--- START Available data ---

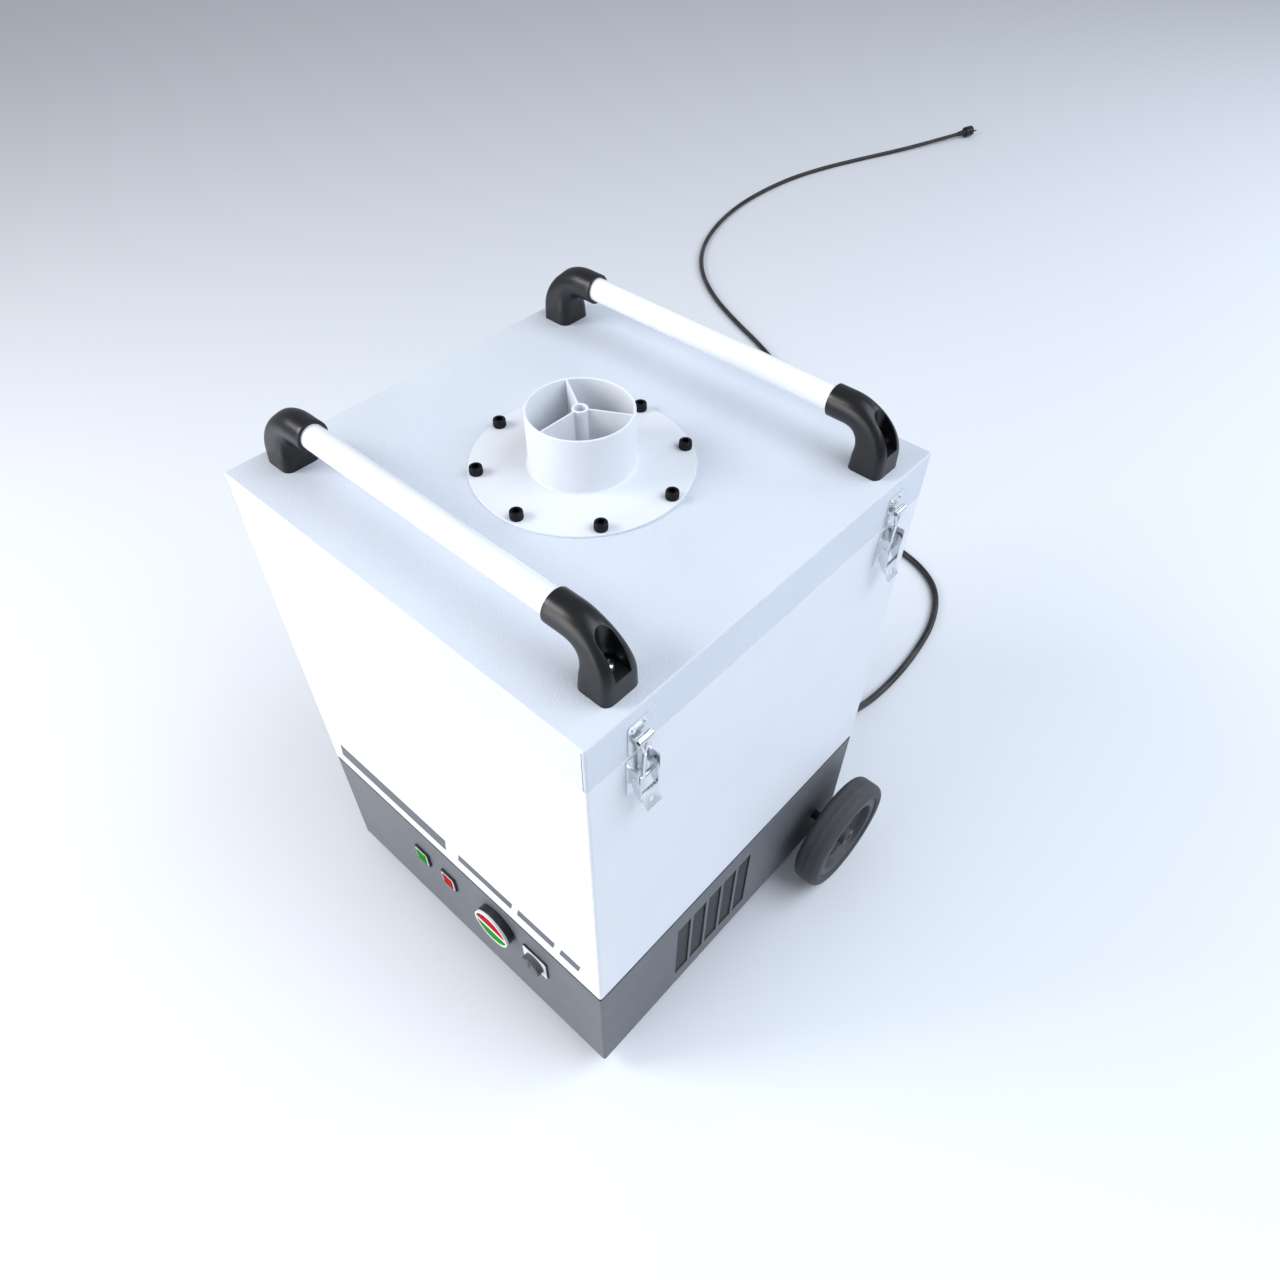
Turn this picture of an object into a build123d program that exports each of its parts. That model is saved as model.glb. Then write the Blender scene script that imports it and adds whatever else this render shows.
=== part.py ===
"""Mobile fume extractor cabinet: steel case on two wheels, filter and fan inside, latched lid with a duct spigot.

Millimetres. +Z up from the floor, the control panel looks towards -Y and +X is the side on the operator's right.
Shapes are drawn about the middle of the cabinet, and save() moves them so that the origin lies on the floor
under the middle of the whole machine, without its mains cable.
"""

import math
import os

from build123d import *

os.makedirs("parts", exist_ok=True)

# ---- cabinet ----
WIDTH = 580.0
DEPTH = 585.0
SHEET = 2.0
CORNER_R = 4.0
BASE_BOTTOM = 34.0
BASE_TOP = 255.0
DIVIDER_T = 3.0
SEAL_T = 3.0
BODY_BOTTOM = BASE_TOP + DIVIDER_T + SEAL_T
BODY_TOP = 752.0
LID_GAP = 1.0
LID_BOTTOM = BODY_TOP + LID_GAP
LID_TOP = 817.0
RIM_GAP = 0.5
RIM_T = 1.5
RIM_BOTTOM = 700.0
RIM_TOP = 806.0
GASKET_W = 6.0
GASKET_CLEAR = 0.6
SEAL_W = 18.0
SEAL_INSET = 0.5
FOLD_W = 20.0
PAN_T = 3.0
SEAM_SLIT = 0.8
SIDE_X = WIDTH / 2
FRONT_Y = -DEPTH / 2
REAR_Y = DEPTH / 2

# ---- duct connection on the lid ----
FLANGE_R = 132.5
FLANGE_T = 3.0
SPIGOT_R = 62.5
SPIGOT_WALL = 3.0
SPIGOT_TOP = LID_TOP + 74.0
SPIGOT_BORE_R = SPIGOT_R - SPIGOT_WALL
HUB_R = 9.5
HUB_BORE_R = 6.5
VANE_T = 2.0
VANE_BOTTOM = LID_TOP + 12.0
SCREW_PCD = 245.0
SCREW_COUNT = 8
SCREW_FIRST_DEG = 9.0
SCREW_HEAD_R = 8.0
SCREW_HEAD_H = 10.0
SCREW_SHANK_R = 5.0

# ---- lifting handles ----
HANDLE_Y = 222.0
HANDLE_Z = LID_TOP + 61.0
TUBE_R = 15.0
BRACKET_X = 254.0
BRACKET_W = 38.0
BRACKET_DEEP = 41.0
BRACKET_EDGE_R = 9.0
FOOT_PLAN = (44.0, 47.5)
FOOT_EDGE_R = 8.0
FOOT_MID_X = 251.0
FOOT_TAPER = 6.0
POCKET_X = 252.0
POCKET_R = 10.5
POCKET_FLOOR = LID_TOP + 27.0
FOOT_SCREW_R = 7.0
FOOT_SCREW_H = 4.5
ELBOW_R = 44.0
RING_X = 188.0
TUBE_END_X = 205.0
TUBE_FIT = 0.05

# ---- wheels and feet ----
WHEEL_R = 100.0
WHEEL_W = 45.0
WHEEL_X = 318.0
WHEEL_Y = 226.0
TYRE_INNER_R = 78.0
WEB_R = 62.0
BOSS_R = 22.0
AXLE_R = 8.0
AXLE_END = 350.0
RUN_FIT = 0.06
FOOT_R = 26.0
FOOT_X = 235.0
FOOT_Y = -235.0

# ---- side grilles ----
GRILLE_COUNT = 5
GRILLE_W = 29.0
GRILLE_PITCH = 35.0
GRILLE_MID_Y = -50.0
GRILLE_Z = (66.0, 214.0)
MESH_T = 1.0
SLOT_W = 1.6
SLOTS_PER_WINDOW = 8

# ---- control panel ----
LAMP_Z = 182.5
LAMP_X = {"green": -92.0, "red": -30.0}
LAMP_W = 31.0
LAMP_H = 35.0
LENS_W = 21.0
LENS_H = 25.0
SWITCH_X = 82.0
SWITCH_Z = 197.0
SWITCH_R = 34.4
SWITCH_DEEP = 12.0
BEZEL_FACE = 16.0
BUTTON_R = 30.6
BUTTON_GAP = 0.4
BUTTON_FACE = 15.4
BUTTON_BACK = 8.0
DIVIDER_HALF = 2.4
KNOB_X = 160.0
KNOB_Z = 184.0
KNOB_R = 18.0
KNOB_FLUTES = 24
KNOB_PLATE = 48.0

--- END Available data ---

-- Task brief --
Copy all data exactly, start to finish.

-- Exercise response --
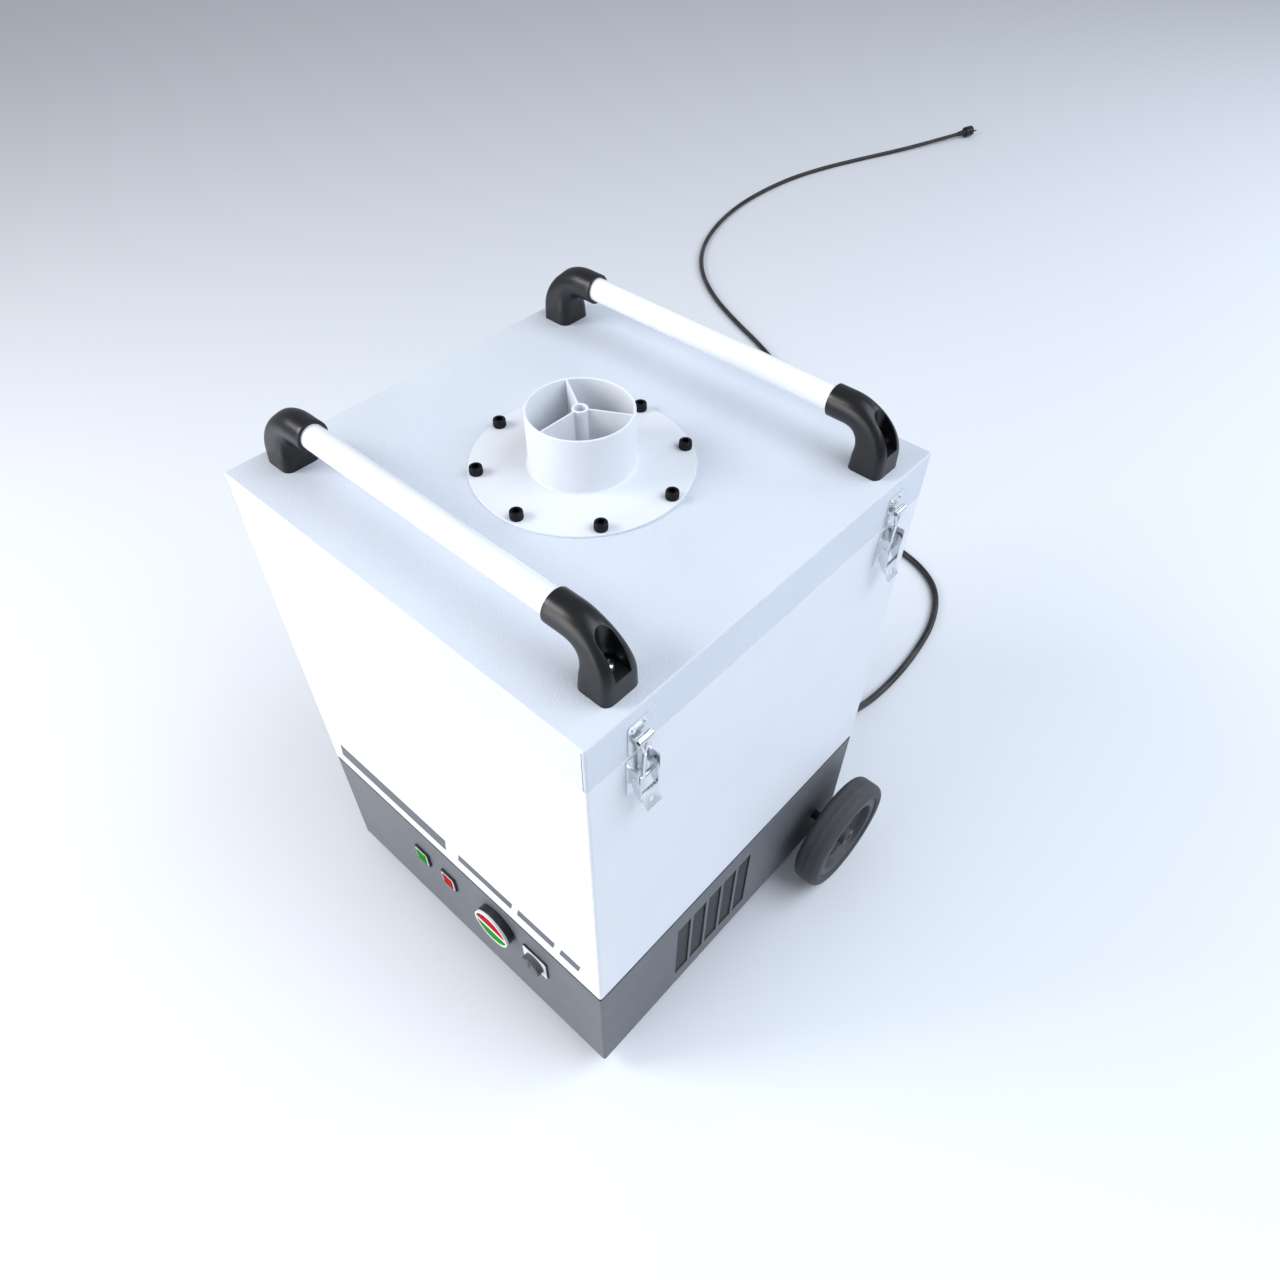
Turn this picture of an object into a build123d program that exports each of its parts. That model is saved as model.glb. Then write the Blender scene script that imports it and adds whatever else this render shows.
=== part.py ===
"""Mobile fume extractor cabinet: steel case on two wheels, filter and fan inside, latched lid with a duct spigot.

Millimetres. +Z up from the floor, the control panel looks towards -Y and +X is the side on the operator's right.
Shapes are drawn about the middle of the cabinet, and save() moves them so that the origin lies on the floor
under the middle of the whole machine, without its mains cable.
"""

import math
import os

from build123d import *

os.makedirs("parts", exist_ok=True)

# ---- cabinet ----
WIDTH = 580.0
DEPTH = 585.0
SHEET = 2.0
CORNER_R = 4.0
BASE_BOTTOM = 34.0
BASE_TOP = 255.0
DIVIDER_T = 3.0
SEAL_T = 3.0
BODY_BOTTOM = BASE_TOP + DIVIDER_T + SEAL_T
BODY_TOP = 752.0
LID_GAP = 1.0
LID_BOTTOM = BODY_TOP + LID_GAP
LID_TOP = 817.0
RIM_GAP = 0.5
RIM_T = 1.5
RIM_BOTTOM = 700.0
RIM_TOP = 806.0
GASKET_W = 6.0
GASKET_CLEAR = 0.6
SEAL_W = 18.0
SEAL_INSET = 0.5
FOLD_W = 20.0
PAN_T = 3.0
SEAM_SLIT = 0.8
SIDE_X = WIDTH / 2
FRONT_Y = -DEPTH / 2
REAR_Y = DEPTH / 2

# ---- duct connection on the lid ----
FLANGE_R = 132.5
FLANGE_T = 3.0
SPIGOT_R = 62.5
SPIGOT_WALL = 3.0
SPIGOT_TOP = LID_TOP + 74.0
SPIGOT_BORE_R = SPIGOT_R - SPIGOT_WALL
HUB_R = 9.5
HUB_BORE_R = 6.5
VANE_T = 2.0
VANE_BOTTOM = LID_TOP + 12.0
SCREW_PCD = 245.0
SCREW_COUNT = 8
SCREW_FIRST_DEG = 9.0
SCREW_HEAD_R = 8.0
SCREW_HEAD_H = 10.0
SCREW_SHANK_R = 5.0

# ---- lifting handles ----
HANDLE_Y = 222.0
HANDLE_Z = LID_TOP + 61.0
TUBE_R = 15.0
BRACKET_X = 254.0
BRACKET_W = 38.0
BRACKET_DEEP = 41.0
BRACKET_EDGE_R = 9.0
FOOT_PLAN = (44.0, 47.5)
FOOT_EDGE_R = 8.0
FOOT_MID_X = 251.0
FOOT_TAPER = 6.0
POCKET_X = 252.0
POCKET_R = 10.5
POCKET_FLOOR = LID_TOP + 27.0
FOOT_SCREW_R = 7.0
FOOT_SCREW_H = 4.5
ELBOW_R = 44.0
RING_X = 188.0
TUBE_END_X = 205.0
TUBE_FIT = 0.05

# ---- wheels and feet ----
WHEEL_R = 100.0
WHEEL_W = 45.0
WHEEL_X = 318.0
WHEEL_Y = 226.0
TYRE_INNER_R = 78.0
WEB_R = 62.0
BOSS_R = 22.0
AXLE_R = 8.0
AXLE_END = 350.0
RUN_FIT = 0.06
FOOT_R = 26.0
FOOT_X = 235.0
FOOT_Y = -235.0

# ---- side grilles ----
GRILLE_COUNT = 5
GRILLE_W = 29.0
GRILLE_PITCH = 35.0
GRILLE_MID_Y = -50.0
GRILLE_Z = (66.0, 214.0)
MESH_T = 1.0
SLOT_W = 1.6
SLOTS_PER_WINDOW = 8

# ---- control panel ----
LAMP_Z = 182.5
LAMP_X = {"green": -92.0, "red": -30.0}
LAMP_W = 31.0
LAMP_H = 35.0
LENS_W = 21.0
LENS_H = 25.0
SWITCH_X = 82.0
SWITCH_Z = 197.0
SWITCH_R = 34.4
SWITCH_DEEP = 12.0
BEZEL_FACE = 16.0
BUTTON_R = 30.6
BUTTON_GAP = 0.4
BUTTON_FACE = 15.4
BUTTON_BACK = 8.0
DIVIDER_HALF = 2.4
KNOB_X = 160.0
KNOB_Z = 184.0
KNOB_R = 18.0
KNOB_FLUTES = 24
KNOB_PLATE = 48.0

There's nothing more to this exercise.